The experience extends well beyond the classroom too. Westcliff’s Student Life department plans activities at each Pro Weekend campus to give students the chance to connect with one another and explore the surrounding areas together. 

Students are also invited to virtual student life events throughout the year, bringing together the full Westcliff community for experiences like cooking demonstrations and virtual yoga, ensuring that the sense of connection formed during Pro Weekends does not end when the weekend does.

Who Should Consider Westcliff’s Professional Weekend Format?

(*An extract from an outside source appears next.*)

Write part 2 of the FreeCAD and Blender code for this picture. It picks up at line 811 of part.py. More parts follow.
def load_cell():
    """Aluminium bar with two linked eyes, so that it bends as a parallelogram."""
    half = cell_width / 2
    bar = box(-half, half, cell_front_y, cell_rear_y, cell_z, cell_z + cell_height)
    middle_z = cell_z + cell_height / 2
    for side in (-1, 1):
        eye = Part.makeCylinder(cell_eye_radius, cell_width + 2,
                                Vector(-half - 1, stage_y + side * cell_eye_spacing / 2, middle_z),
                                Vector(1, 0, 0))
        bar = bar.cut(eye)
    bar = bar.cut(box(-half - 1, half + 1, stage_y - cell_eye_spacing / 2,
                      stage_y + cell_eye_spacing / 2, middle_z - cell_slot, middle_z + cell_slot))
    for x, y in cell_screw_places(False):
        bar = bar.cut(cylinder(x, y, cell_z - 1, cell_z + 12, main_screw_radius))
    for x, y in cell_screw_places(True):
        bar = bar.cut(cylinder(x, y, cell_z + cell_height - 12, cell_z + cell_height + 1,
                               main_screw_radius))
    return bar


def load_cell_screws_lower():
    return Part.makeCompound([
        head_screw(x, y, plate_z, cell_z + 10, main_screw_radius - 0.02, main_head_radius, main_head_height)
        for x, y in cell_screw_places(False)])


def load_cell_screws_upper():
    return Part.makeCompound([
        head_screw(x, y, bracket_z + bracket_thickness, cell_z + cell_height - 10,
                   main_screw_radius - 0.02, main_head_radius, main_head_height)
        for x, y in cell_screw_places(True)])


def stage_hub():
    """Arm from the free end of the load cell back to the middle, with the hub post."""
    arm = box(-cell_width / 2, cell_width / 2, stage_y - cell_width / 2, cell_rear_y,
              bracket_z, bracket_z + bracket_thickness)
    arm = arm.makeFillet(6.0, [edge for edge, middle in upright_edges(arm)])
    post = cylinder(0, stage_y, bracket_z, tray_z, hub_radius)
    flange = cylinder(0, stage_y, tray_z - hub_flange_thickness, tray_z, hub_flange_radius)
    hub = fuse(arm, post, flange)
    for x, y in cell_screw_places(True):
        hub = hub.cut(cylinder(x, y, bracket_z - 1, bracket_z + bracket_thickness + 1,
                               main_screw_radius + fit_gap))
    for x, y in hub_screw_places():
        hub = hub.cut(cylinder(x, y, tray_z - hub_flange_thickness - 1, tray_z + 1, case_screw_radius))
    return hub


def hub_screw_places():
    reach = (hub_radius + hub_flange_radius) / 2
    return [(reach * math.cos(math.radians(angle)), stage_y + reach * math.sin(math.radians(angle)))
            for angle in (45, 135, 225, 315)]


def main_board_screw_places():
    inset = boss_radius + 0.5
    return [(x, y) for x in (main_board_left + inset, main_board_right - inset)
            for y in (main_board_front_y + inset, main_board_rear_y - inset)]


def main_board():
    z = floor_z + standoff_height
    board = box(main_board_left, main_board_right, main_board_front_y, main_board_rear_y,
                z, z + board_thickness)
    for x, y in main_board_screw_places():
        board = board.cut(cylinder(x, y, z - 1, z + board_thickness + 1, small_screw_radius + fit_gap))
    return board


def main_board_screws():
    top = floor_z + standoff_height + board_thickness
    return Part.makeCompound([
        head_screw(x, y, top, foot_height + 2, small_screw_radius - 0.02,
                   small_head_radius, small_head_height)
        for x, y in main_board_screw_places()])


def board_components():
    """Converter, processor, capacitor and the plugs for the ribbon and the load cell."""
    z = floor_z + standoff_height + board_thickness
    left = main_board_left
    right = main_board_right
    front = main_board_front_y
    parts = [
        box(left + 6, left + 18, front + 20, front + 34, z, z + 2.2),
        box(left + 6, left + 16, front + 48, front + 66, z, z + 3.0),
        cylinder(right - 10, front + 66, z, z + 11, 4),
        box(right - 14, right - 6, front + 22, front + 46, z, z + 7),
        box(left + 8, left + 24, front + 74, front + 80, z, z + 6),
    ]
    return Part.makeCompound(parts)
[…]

The Pro Weekend format works best for students who already have momentum in their professional lives and want their graduate education to match that pace. It is not a shortcut. It is a smarter design for the way professionals actually live. This format was built with a specific kind of student in mind:

  • Working adults who cannot step away from their careers. Promotions do not wait, projects do not pause and responsibilities do not disappear. The Pro Weekend format lets students keep showing up at work while still showing up for their education.
  • Professionals looking to pivot into a new field. Whether the goal is moving from engineering into management or from business into technology, the program gives students the academic foundation and real-world skills to make that transition without starting from scratch.
  • Students balancing family or personal commitments. Not everyone can relocate or rearrange their life for school. The Pro Weekend format meets students where they are, literally and figuratively.
  • Out-of-state and remote students. Flying in a few times a year is far more manageable than commuting every week. Students across the country have built their graduate education around a handful of powerful weekends without ever having to leave their home city behind for good.
  • Career-driven students who want more than an online degree. The asynchronous coursework gives flexibility, but the in-person weekends deliver something a screen cannot replicate: real connections, hands-on workshops and the kind of mentorship that accelerates careers.

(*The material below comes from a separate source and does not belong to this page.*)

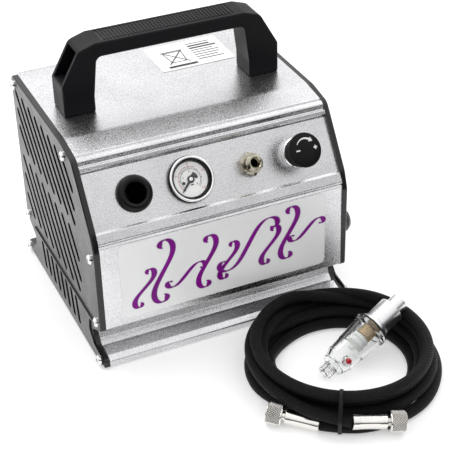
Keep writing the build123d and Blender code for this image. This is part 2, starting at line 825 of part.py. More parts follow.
# ---------------------------------------------------------------- electrics
def rear_frame(x, z):
    """Frame on the rear face: Z points out backwards and X towards -X of the object."""
    return Plane(origin=(x, REAR, z), x_dir=(-1, 0, 0), z_dir=(0, 1, 0)).location


def power_switch_bezel():
    body = Pos(0, 0, 0.8) * Box(23.0, 17.0, 1.5) + Pos(0, 0, -7.0) * Box(20.0, 14.0, 14.1)
    body -= Pos(0, 0, 0.0) * Box(17.0, 11.6, 12.0)
    return rear_frame(SWITCH_X, INLET_Z) * body


def power_rocker():
    """See-saw key, resting with its off side pressed in."""
    side = make_face(
        Polyline((-7.4, -3.4), (-7.4, 1.2), (-1.0, 0.6), (7.4, 3.6), (7.4, -1.4), (2, -4.4), close=True)
    )
    key = extrude(Plane.XZ * side, amount=5.4, both=True)
    return rear_frame(SWITCH_X, INLET_Z) * key


def power_inlet():
    """Two-pin appliance inlet."""
    body = Pos(0, 0, 0.8) * Box(26.0, 21.0, 1.5) + Pos(0, 0, -8.0) * Box(22.0, 17.0, 16.1)
    body -= Pos(0, 0, -4.0) * extrude(SlotOverall(15.4, 8.6), amount=12.0)
    for step in (-4.2, 4.2):
        body += Pos(step, 0, -3.0) * Cylinder(1.2, 8.0)
    return rear_frame(INLET_X, INLET_Z) * body


# ---------------------------------------------------------------- hose set on the bench
def fit_frame(ends, distance):
    """Frame on a hose fitting's axis, Z pointing away from the hose."""
    start, end = Vector(*ends[0]), Vector(*ends[1])
    direction = (end - start).normalized()
    return Plane(origin=start + direction * distance, z_dir=direction).location


def ferrule(ends):
    """Crimped sleeve and the neck that the nut turns on."""
    body = turned(
        [
            (0, 0),
            (4.6, 0),
            (4.9, 0.5),
            (4.9, FERRULE - 0.6),
            (4.5, FERRULE),
            (3.0, FERRULE),
            (3.0, FERRULE + 3.6),
            (2.2, FERRULE + 4.4),
            (1.3, FERRULE + 4.4),
            (1.3, 2.0),
            (0, 2.0),
        ]
    )
    return fit_frame(ends, 0) * body


def hose_nut(ends):
    """Loose knurled nut with an open threaded socket."""
    length = (Vector(*ends[1]) - Vector(*ends[0])).length
    frame = fit_frame(ends, length - NUT)
    nut = turned(
        [
            (3.1, 0),
            (6.4, 0),
            (6.9, 0.5),
            (6.9, NUT - 0.5),
            (6.4, NUT),
            (4.9, NUT),
            (4.9, 3.0),
            (3.1, 3.0),
        ]
    )
    return frame * nut


def tie_frame():
    """Middle of the bundle where the strap goes round it: X outwards, Y along the hose."""
    middle = (COIL_INNER + COIL_OUTER) / 2
    x = COIL_CENTRE[0] + middle * math.cos(math.radians(TIE_ANGLE))
    y = COIL_CENTRE[1] + middle * math.sin(math.radians(TIE_ANGLE))
    return Pos(x, y, COIL_HEIGHT / 2 + TIE_THICK) * Rot(0, 0, TIE_ANGLE)


def hose_coil():
    """Outer shape of the wound hose, cleared round the two end fittings and the strap."""
    ring = turned(
        [
            (COIL_INNER, 7.0),
            (COIL_INNER, 15.0),
            (COIL_INNER + 8.0, COIL_HEIGHT),
            (COIL_OUTER - 3.0, COIL_HEIGHT),
            (COIL_OUTER, 20.0),
            (COIL_OUTER, 0.0),
            (COIL_INNER + 4.5, 0.0),
        ]
    )
    coil = Pos(*COIL_CENTRE, 0) * ring
    for ends in (LEFT_FIT, RIGHT_FIT):
        length = (Vector(*ends[1]) - Vector(*ends[0])).length
        coil -= fit_frame(ends, length / 2) * Cylinder(5.3, length + 8.0)
        coil -= fit_frame(ends, length - NUT / 2) * Cylinder(7.8, NUT + 5.0)
    under = Box(COIL_OUTER - COIL_INNER + 6.0, TIE_WIDTH + 1.0, TIE_THICK + 0.5)
    return coil - tie_frame() * Pos(0, 0, -COIL_HEIGHT / 2 - TIE_THICK / 2) * under


def hose_tie():
    """Thin strap round the bundle at the front of the coil."""
    width = COIL_OUTER - COIL_INNER + 0.2
    height = COIL_HEIGHT + 0.2
    band = Box(width + 2 * TIE_THICK, TIE_WIDTH, height + 2 * TIE_THICK)
    return tie_frame() * (band - Box(width, TIE_WIDTH + 2.0, height))


# ---------------------------------------------------------------- moisture trap
def trap_frame(distance):
    """Frame on the trap's axis, Z pointing from the cap to the bowl's end, X upwards."""
    start, end = Vector(*TRAP_START), Vector(*TRAP_END)
    direction = (end - start).normalized()
    sideways = direction.cross(Vector(0, 0, 1)).normalized()
    return Plane(
        origin=start + direction * distance, x_dir=sideways.cross(direction), z_dir=direction
    ).location


def trap_cap():
    body = turned(
        [
            (4.9, 0),
            (5.7, 0),
            (6.0, 0.4),
            (6.0, 9.8),
            (8.5, 10.4),
            (8.8, 11.0),
            (8.8, 24.0),
            (10.2, 24.0),
            (10.2, 26.0),
            (3.4, 26.0),
            (3.4, 22.0),
            (1.9, 22.0),
            (1.9, 9.0),
            (4.9, 9.0),
        ]
    )
    return trap_frame(0) * body


def trap_seal():
    return trap_frame(26.0) * Pos(0, 0, 0.75) * (Cylinder(12.0, 1.4) - Cylinder(9.0, 4))


def trap_bowl():
    """Clear bowl with a flange, a tapering wall and an outside thread at its end."""
    body = turned(
        [
            (12.5, 27.6),
            (12.5, 30.2),
            (11.4, 31.0),
            (9.9, 57.5),
            (8.6, 62.0),
            (6.6, 64.6),
            (4.86, 65.0),
            (4.86, 71.3),
            (4.4, 71.8),
            (1.9, 71.8),
            (1.9, 63.0),
            (6.4, 61.0),
            (8.2, 56.0),
            (9.4, 31.0),
            (9.4, 27.6),
        ]
    )
    body = trap_frame(0) * body
    socket = trap_frame(DRAIN_AT) * Rot(0, 0, DRAIN_TURN) * Pos(9.2, 0, 0) * Rot(0, 90, 0)
    body += socket * Cylinder(3.3, 5.0)
    return body - socket * Cylinder(1.95, 9.0)


def drain_button():
    """Red push pin that lets the water out."""
    frame = trap_frame(DRAIN_AT) * Rot(0, 0, DRAIN_TURN) * Pos(9.2, 0, 0) * Rot(0, 90, 0)
    return frame * (Pos(0, 0, 0.9) * Cylinder(1.85, 5.4))


def trap_element():
    """Sintered bronze filter body."""
    body = Pos(0, 0, 31.6) * Cylinder(5.4, 11.0) - Pos(0, 0, 30.0) * Cylinder(3.3, 12.0)
    return trap_frame(0) * body


def trap_baffle():
    body = turned([(0, 37.3), (7.4, 38.2), (7.0, 45.0), (3.0, 46.6), (0, 46.6)])
    return trap_frame(0) * body


# ---------------------------------------------------------------- write every node
save("housing_shell", housing_shell())
save("rear_cover", rear_cover())
save("base_plate", base_plate())
save("side_plate_left", side_plate(-1))
save("side_plate_right", side_plate(1))
save_group("side_screws", side_screws(-1) + side_screws(1))
save_group("rubber_feet", rubber_feet())
save_group("foot_screws", foot_screws())
save("handle", handle())
save("handle_grip", handle_grip())
save_group("handle_screws", handle_screws())
save("front_label", front_label())
save("top_label", top_label())

save("airbrush_holder", airbrush_holder())
save("gauge_case", gauge_case())
save("gauge_bezel", gauge_bezel())
save("gauge_dial", gauge_dial())
save("gauge_needle", gauge_needle())
save("gauge_lens", gauge_lens())
save("gauge_movement", gauge_movement())
save("outlet_fitting", outlet_fitting())
save_group("panel_locknuts", [airbrush_holder_nut(), outlet_locknut()])
save("regulator_body", regulator_body())
save("regulator_collar", regulator_collar())
save("regulator_knob", regulator_knob())
save("regulator_stem", regulator_stem())
save("regulator_spring", regulator_spring())
save("regulator_diaphragm", regulator_diaphragm())
save("air_manifold", air_manifold())
save("pressure_switch", pressure_switch())

save("motor_can", motor_can())
save_group("motor_end_caps", motor_end_caps())
save_group("motor_bearings", motor_bearings())
save_group("stator", [stator_core()] + stator_windings())
save("motor_rotor", motor_rotor())
save("cooling_fan", cooling_fan())
save("crank_web", crank_web())
save("connecting_rod", connecting_rod())
save("piston", piston())
save("crankcase", crankcase())
save("cylinder_barrel", cylinder_barrel())
save("valve_plate", valve_plate())
save("cylinder_head", cylinder_head())
save("motor_cradle", motor_cradle())
save_group("rubber_isolators", rubber_isolators())
save("delivery_pipe", delivery_pipe())
save("intake_pipe", intake_pipe())
save("intake_filter", intake_filter())
save("power_switch_bezel", power_switch_bezel())
save("power_rocker", power_rocker())
save("power_inlet", power_inlet())

save_group("hose_ferrules", [ferrule(LEFT_FIT), ferrule(RIGHT_FIT)], lift=0)
save("hose_nut_left", hose_nut(LEFT_FIT), lift=0)
save("hose_nut_right", hose_nut(RIGHT_FIT), lift=0)
save("hose_coil", hose_coil(), lift=0)
save("hose_tie", hose_tie(), lift=0)
save("trap_cap", trap_cap(), lift=0)
save("trap_bowl", trap_bowl(), lift=0)
save_group("trap_filter", [trap_element(), trap_baffle(), trap_seal()], lift=0)
save("drain_button", drain_button(), lift=0)
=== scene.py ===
"""Looks of a desk-top airbrush compressor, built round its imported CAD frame.

Controls, hose ends and the trap are placed by the record's mounts and joints, and the labels and
grip by their nodes' boxes.  The hose's route and all profiles are stated here.  Lengths are
millimetres unless a comment says metres, and the matrices turn them into metres.
"""
import json
import random
from math import cos, hypot, pi, radians, sin

import bmesh
import bpy
from mathutils import Matrix, Vector


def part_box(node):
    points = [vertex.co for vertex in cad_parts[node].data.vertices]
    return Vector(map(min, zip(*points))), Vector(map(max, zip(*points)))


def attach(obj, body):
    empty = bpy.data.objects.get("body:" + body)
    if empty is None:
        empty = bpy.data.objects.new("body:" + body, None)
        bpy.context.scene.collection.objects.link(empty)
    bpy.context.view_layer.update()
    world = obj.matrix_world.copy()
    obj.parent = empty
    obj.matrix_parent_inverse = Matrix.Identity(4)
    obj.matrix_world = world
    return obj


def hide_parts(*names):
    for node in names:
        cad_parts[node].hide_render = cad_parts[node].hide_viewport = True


MM = 0.001
TAU = 2 * pi

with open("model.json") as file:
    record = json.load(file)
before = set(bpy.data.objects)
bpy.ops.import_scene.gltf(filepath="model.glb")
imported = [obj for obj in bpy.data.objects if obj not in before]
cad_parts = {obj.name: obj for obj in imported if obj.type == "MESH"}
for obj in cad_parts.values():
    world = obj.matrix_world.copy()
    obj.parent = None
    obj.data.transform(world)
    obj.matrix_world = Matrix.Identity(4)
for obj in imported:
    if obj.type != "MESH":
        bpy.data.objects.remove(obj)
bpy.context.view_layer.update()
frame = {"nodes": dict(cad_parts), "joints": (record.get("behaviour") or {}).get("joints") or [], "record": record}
RECORD = frame["record"]
NODES = frame["nodes"]
MOUNTS = {m["name"]: m for m in RECORD["mounts"]}
JOINTS = {j["name"]: j for j in frame["joints"]}


def add_object(name, data):
    made = bpy.data.objects.new(name, data)
    bpy.context.scene.collection.objects.link(made)
    return made


# ---- camera
CAMERA_AT = (-284.3, -730.4, 551.6)
CAMERA_TURN = radians(24.01)      # from +Y towards +X
CAMERA_DIP = radians(33.61)
CAMERA_ROLL = radians(-1.186)
CAMERA_LENS = 101.9


def place_camera():
    turn, dip = CAMERA_TURN, CAMERA_DIP
    forward = Vector((sin(turn) * cos(dip), cos(turn) * cos(dip), -sin(dip)))
    level = Vector((cos(turn), -sin(turn), 0))
    above = level.cross(forward)
    right = cos(CAMERA_ROLL) * level + sin(CAMERA_ROLL) * above
    up = -sin(CAMERA_ROLL) * level + cos(CAMERA_ROLL) * above
    data = bpy.data.cameras.new("camera")
    data.lens = CAMERA_LENS
    data.sensor_width = 36.0
    data.clip_start = 0.02
    camera = add_object("camera", data)
    rotation = Matrix((right, up, -forward)).transposed()
    camera.matrix_world = Matrix.Translation(Vector(CAMERA_AT) * MM) @ rotation.to_4x4()
    bpy.context.scene.camera = camera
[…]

Where Can You Attend a Westcliff Pro Weekend?

Westcliff’s Pro Weekend format is available across its graduate and doctoral programs, including the MBA, DBA, Master of Science in Computer Science, Master of Science in Information Technology, Master of Science in Engineering Management and more. Programs are offered at campuses in Irvine, San Francisco, Dallas, Miami and Orlando, giving students options that align with where they live and work.

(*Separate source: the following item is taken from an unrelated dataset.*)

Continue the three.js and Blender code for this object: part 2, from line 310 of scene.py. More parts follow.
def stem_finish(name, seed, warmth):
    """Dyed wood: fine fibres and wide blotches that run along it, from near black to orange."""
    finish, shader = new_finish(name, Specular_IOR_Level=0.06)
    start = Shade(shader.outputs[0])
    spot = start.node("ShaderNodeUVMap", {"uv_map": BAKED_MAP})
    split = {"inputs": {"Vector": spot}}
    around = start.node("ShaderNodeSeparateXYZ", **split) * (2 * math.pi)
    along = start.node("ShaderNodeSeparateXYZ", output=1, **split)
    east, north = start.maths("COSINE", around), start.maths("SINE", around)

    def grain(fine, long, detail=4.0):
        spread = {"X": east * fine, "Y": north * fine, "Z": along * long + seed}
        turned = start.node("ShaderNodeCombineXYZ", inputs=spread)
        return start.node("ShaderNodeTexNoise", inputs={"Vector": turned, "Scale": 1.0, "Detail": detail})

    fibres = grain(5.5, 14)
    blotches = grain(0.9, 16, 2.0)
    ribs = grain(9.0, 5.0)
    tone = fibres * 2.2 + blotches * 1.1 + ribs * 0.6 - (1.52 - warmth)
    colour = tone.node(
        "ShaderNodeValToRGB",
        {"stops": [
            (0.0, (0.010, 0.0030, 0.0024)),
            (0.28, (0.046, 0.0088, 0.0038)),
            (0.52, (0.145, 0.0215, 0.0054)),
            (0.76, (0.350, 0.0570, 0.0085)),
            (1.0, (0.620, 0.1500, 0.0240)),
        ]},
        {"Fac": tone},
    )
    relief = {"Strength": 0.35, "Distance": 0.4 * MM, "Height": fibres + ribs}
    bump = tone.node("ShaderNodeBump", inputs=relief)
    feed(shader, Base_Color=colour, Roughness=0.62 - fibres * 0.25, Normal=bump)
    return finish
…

That geographic reach is not accidental. Jones pointed to the thinking behind Westcliff’s continued campus expansion as a direct extension of the Pro Weekend philosophy: bring the program to where students already are.

“We used to always hear about students who would fly into the Irvine campus saying, ‘I flew from Dallas’ or ‘I connected in Dallas,’” Jones said. “So we opened a campus in Dallas. If we’re not saving them the entire flight altogether, maybe saving them a leg. We’re making the campus more accessible to our students and bringing this amazing program to where they are.”

The Dallas campus, which opened earlier this year in the Oak Lawn neighborhood near Turtle Creek Park, is the most recent example of Westcliff responding to where its student community is concentrated. As the university continues to grow, the Pro Weekend format grows with it, reaching more cities and more professionals who are ready to move forward without starting over.